The CPC encourages ADR including arbitration, conciliation, and mediation. Ombudsperson schemes exist in certain sectors (e.g. banking, telecommunications, insurance, tourism). Remedies in ADR generally mirror those in litigation, including injunctive/declaratory relief; monetary claims are commonly pursued.
Swiss law does not provide a general “payout” or distribution mechanism comparable to class action settlements because genuine class actions are not part of the CPC framework.
In simple joinder, judgments do not automatically bind non-participating claimants; each joint party may proceed independently (Article 71, paragraph 3, CPC).
By contrast, Article 105 of the SMA (and, as described, Article 86 CISA representation) produces binding effects for affected persons with the relevant identical legal status.

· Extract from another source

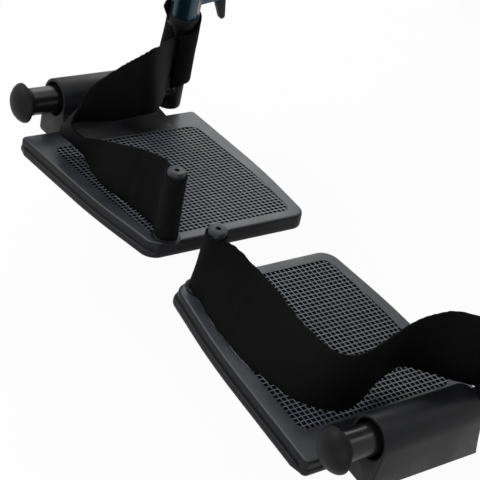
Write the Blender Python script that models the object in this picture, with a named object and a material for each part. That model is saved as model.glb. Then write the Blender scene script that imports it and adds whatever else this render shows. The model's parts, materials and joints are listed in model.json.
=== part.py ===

Academic support for the introduction of class actions in Switzerland has increased over the past decade, particularly in banking and finance, consumer protection, data protection and gender equality.
Despite sustained academic advocacy and the pressure arising from the European Court of Human Rights’ ruling in Verein Klimaseniorinnen v. Switzerland (9 April 2024), the Swiss Parliament ultimately upheld a cautious approach to collective redress. During parliamentary deliberations in late 2024 and early 2025, the National Council and the Council of States were unable to agree on the introduction of a general reparatory group action for damages. A majority of parliamentarians remained concerned that even a limited class action mechanism could adversely affect the Swiss economy and overburden the civil justice system. In light of these concerns, broad reform proposals were effectively shelved.
As of 2026, the legislative focus has shifted away from establishing a general class-action regime. Instead, reform efforts centre on sector-specific enhancements, for example in the area of competition law, and on promoting alternative and out-of-court dispute resolution mechanisms, including the expansion and support of ombudsman systems.